OBJECTIVE ▸
Find the lines with "that" in them and copy them out.
=-=-=-=-=
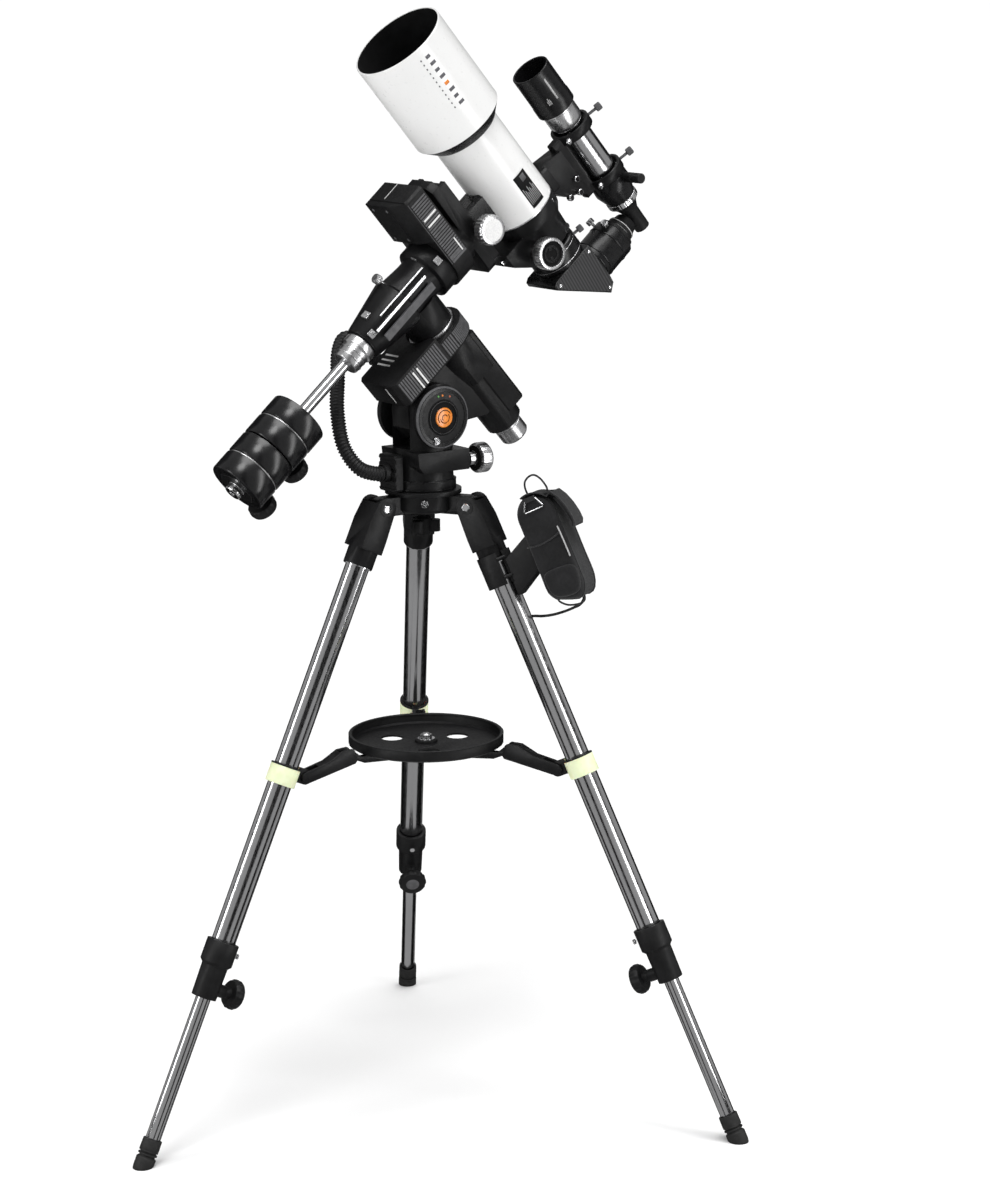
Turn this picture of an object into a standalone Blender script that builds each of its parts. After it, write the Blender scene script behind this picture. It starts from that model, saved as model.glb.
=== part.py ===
"""Refractor telescope on a German equatorial mount and a three-legged field tripod.

Metres, +Z up.  -X is north, the side the telescope and the polar axis point to.
Every sub-part is one closed solid.  The moving groups hang from empties that
stand on their joint axes, so a piece is written in its group's own frame.
"""
import math

import bmesh
import bpy
from mathutils import Matrix, Vector

# ---------------------------------------------------------------- dimensions
GAP = 0.0003                    # air between neighbouring pieces

LATITUDE = math.radians(49.0)   # tilt of the polar axis above the ground
CENTRE_X = -0.04425             # shift that puts the bounding box over the origin
CENTRE_Y = 0.0

# tripod
LEG_AZIMUTHS = {"a": 180.0, "b": -60.0, "c": 60.0}
HINGE_R = 0.070                 # leg hinge pins, from the vertical axis
HINGE_Z = 0.812
HUB_BOTTOM = 0.8020
FOOT_R = 0.4434                 # foot tips, from the vertical axis
LEG_TUBE_R = 0.015875           # 1.25 inch tube
LEG_TUBE_BORE_R = 0.01435
LEG_SOCKET_R = 0.0196           # socket that holds its top end, and where the socket ends
LEG_SOCKET_END = -0.080
LOWER_TUBE_R = 0.0100
COLLAR_S = 0.365                # spreader collar, distance from the hinge
CLAMP_S = (0.590, 0.665)        # leg clamp, distances from the hinge
CLAMP_KNOB_AT = (0, 0, -0.6520)
ARM_PIN_OUT = (0.190, 0.473)    # spreader arm pins as (radius, height)
ARM_PIN_IN = (0.124, 0.491)
TRAY_R = 0.1025
TRAY_Z = 0.4870                 # underside of the tray
TRAY_HOLE_AT = 0.050            # its eyepiece holes, from the vertical axis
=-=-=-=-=
PROBLEM SOLUTION ▸
Turn this picture of an object into a standalone Blender script that builds each of its parts. After it, write the Blender scene script behind this picture. It starts from that model, saved as model.glb.
Every sub-part is one closed solid.  The moving groups hang from empties that
CENTRE_X = -0.04425             # shift that puts the bounding box over the origin
LEG_SOCKET_R = 0.0196           # socket that holds its top end, and where the socket ends